- [YOUR GOAL]
Print each line exactly as it is given.
------------------------------------
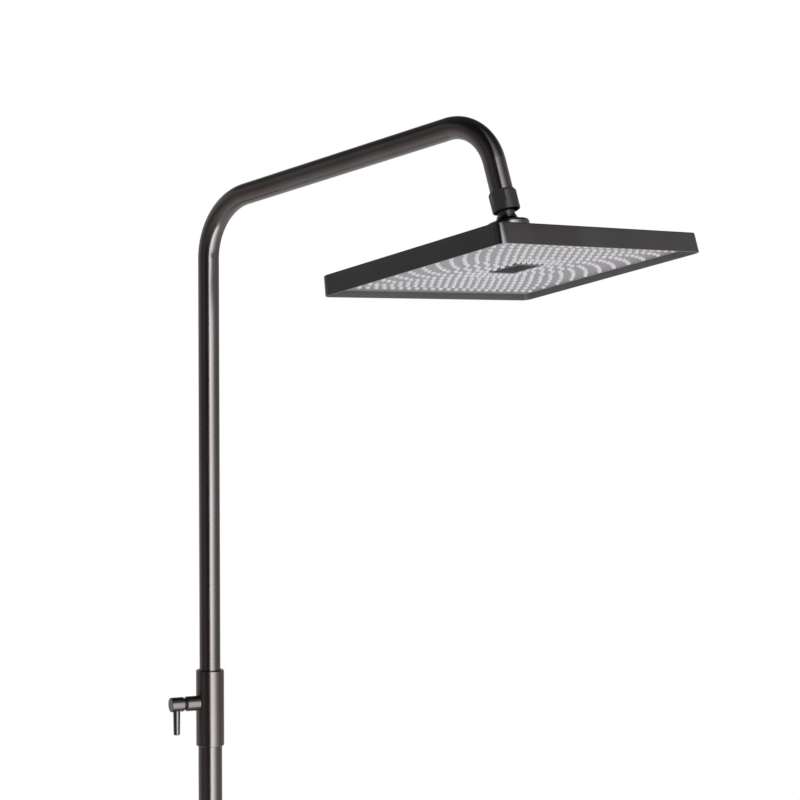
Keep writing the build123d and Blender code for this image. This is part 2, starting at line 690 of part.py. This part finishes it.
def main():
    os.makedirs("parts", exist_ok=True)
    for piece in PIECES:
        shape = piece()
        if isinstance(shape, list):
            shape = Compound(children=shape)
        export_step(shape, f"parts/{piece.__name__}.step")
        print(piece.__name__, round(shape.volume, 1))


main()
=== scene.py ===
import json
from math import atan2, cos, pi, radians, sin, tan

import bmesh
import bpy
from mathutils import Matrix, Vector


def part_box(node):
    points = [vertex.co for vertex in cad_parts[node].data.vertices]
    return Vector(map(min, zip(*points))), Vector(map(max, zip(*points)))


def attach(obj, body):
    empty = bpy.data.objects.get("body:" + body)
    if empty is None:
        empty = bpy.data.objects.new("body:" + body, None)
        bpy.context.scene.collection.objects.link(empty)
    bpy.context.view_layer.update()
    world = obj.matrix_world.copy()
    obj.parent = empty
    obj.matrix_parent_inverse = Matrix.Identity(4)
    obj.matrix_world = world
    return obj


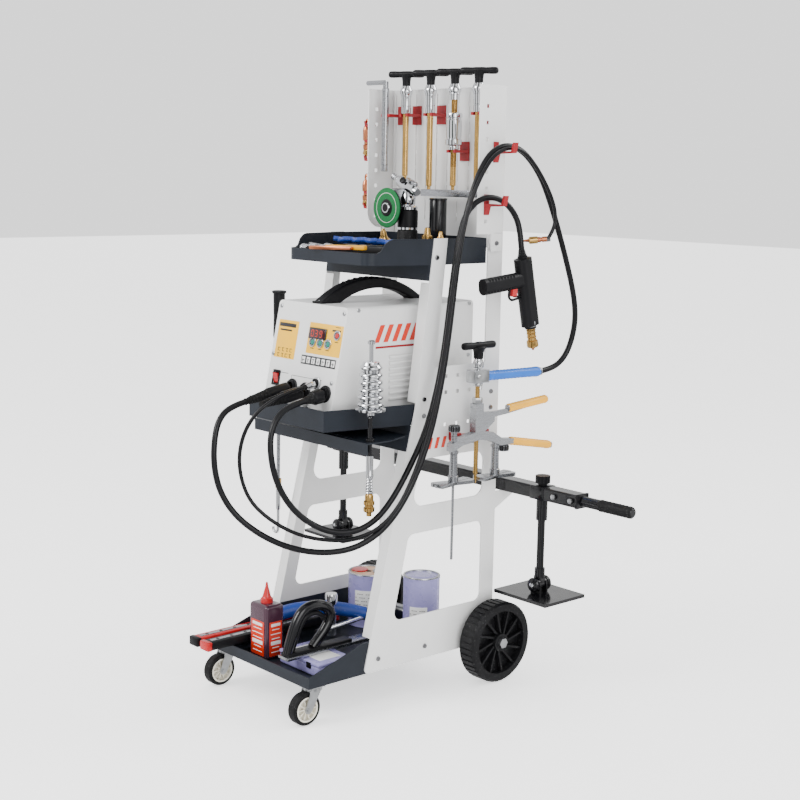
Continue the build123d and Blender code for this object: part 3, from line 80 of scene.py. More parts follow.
------------------------------------
- [RESULT]
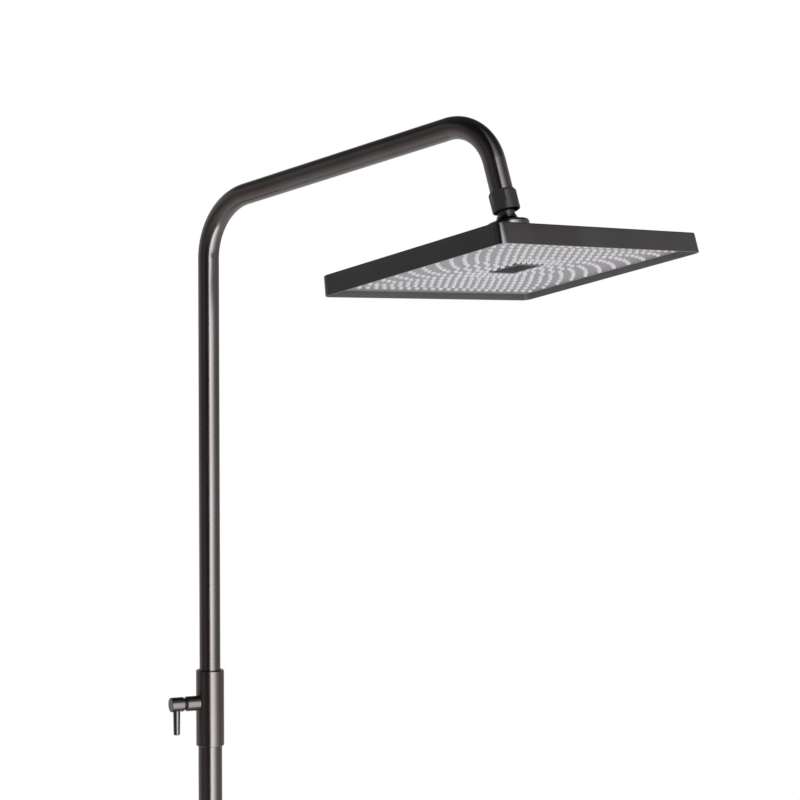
Keep writing the build123d and Blender code for this image. This is part 2, starting at line 690 of part.py. This part finishes it.
def main():
    os.makedirs("parts", exist_ok=True)
    for piece in PIECES:
        shape = piece()
        if isinstance(shape, list):
            shape = Compound(children=shape)
        export_step(shape, f"parts/{piece.__name__}.step")
        print(piece.__name__, round(shape.volume, 1))


main()
=== scene.py ===
import json
from math import atan2, cos, pi, radians, sin, tan

import bmesh
import bpy
from mathutils import Matrix, Vector


def part_box(node):
    points = [vertex.co for vertex in cad_parts[node].data.vertices]
    return Vector(map(min, zip(*points))), Vector(map(max, zip(*points)))


def attach(obj, body):
    empty = bpy.data.objects.get("body:" + body)
    if empty is None:
        empty = bpy.data.objects.new("body:" + body, None)
        bpy.context.scene.collection.objects.link(empty)
    bpy.context.view_layer.update()
    world = obj.matrix_world.copy()
    obj.parent = empty
    obj.matrix_parent_inverse = Matrix.Identity(4)
    obj.matrix_world = world
    return obj


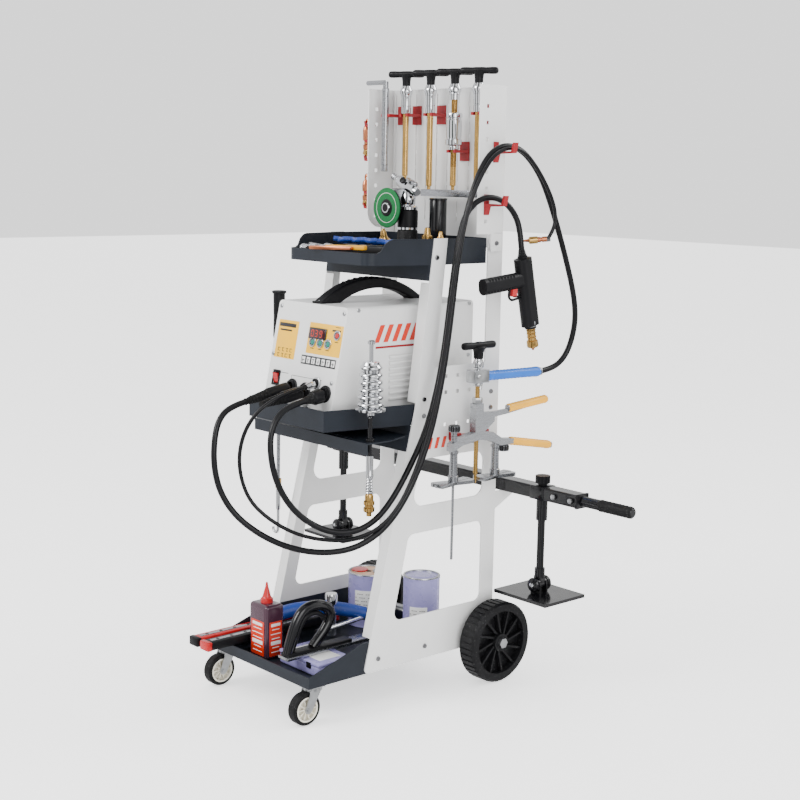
Continue the build123d and Blender code for this object: part 3, from line 80 of scene.py. More parts follow.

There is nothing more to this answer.